**Written task:** Restate word for word the lines that begin the listing and end with the line holding "# In a rail's".

* begin Supplied records *

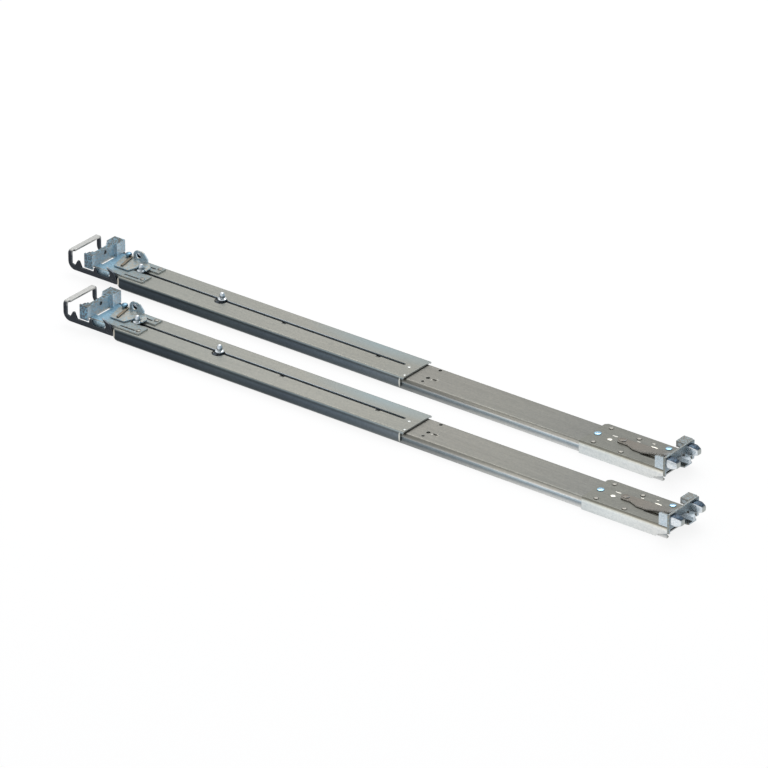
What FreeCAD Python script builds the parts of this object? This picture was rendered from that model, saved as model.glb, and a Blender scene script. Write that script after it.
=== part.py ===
import FreeCAD, Part
import math
import os
from FreeCAD import Vector

# Sliding server rail pair, in millimetres.
# Each rail lies flat with its rack side up: +X runs from the rear post to the front post,
# Y is the height of the rail in the rack, and +Z points away from the server.
# In a rail's own frame the rear bearing face is x = 0, the ground is z = 0 and its middle is y = 0.

# Sheet and fits
SHEET = 1.5
SLIDE_GAP_SIDE = 0.65
SLIDE_GAP_TOP = 0.7
RUNNING_GAP = 0.3
SIDE_GAP = 0.4
WEB_GAP = 0.25
PIVOT_GAP = 0.1
ROOM = 1.0

# Pair
PAIR_STAGGER = 64.8
PAIR_SPACING = 84.4

# Rear telescoping sleeve
SLEEVE_REAR = 39.2
SLEEVE_LENGTH = 336.0
SLEEVE_WALL_SETBACK = 3.6
SLEEVE_WIDTH = 43.0
SLEEVE_TOP = 12.7
SLEEVE_DEPTH = 10.7
SLEEVE_BEND = 2.4
SLOT_Y = 1.4
SLOT_WIDTH = 3.4
SLOT_FRONT_MARGIN = 16.2
NOTCH_SIZE = 4.6
NOTCH_PLACES = (221.4, 331.1)
KEYHOLE_DIAMETER = 12.5
KEYHOLE_DROP = 2.0
SLEEVE_CORNER_CUT = 2.4

# Guide studs on the outer member
STUD_INSET = 10.1
STUD_PITCH = 97.2
STUD_HEAD = 8.6
STUD_HEAD_HEIGHT = 1.4
STUD_POST = 5.6
STUD_POST_TOP = 20.4

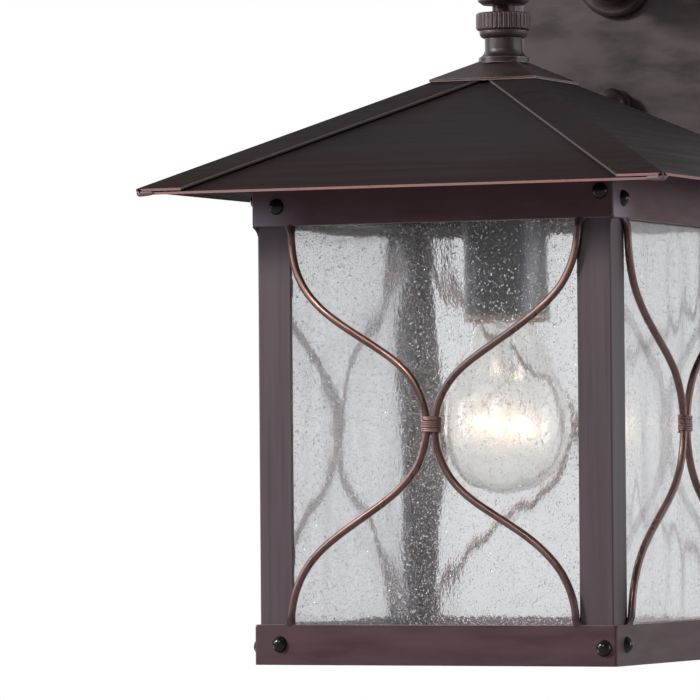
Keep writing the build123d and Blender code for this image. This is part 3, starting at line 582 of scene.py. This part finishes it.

* end Supplied records *

**Output of the task:**
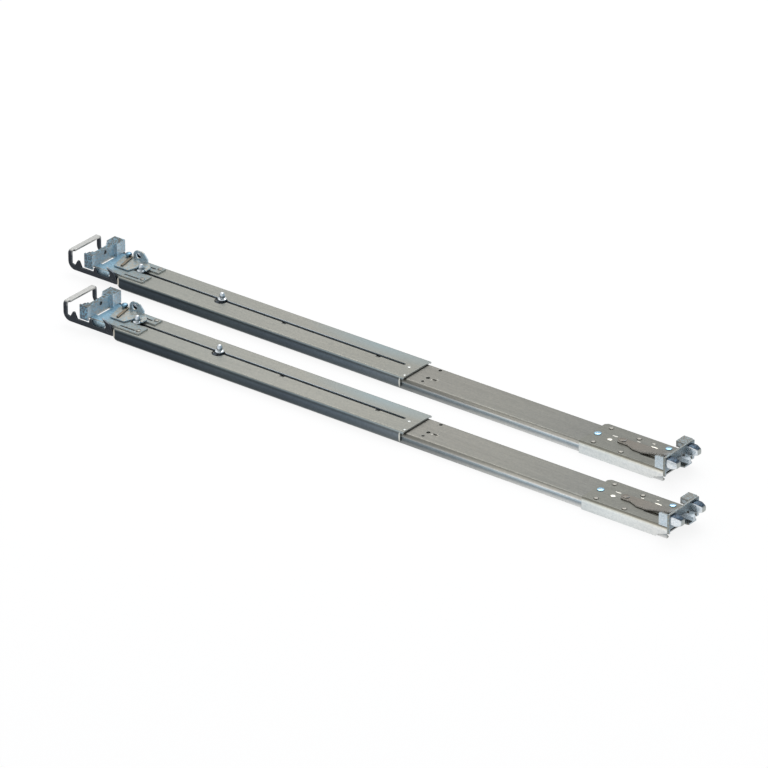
What FreeCAD Python script builds the parts of this object? This picture was rendered from that model, saved as model.glb, and a Blender scene script. Write that script after it.
=== part.py ===
import FreeCAD, Part
import math
import os
from FreeCAD import Vector

# Sliding server rail pair, in millimetres.
# Each rail lies flat with its rack side up: +X runs from the rear post to the front post,
# Y is the height of the rail in the rack, and +Z points away from the server.
# In a rail's own frame the rear bearing face is x = 0, the ground is z = 0 and its middle is y = 0.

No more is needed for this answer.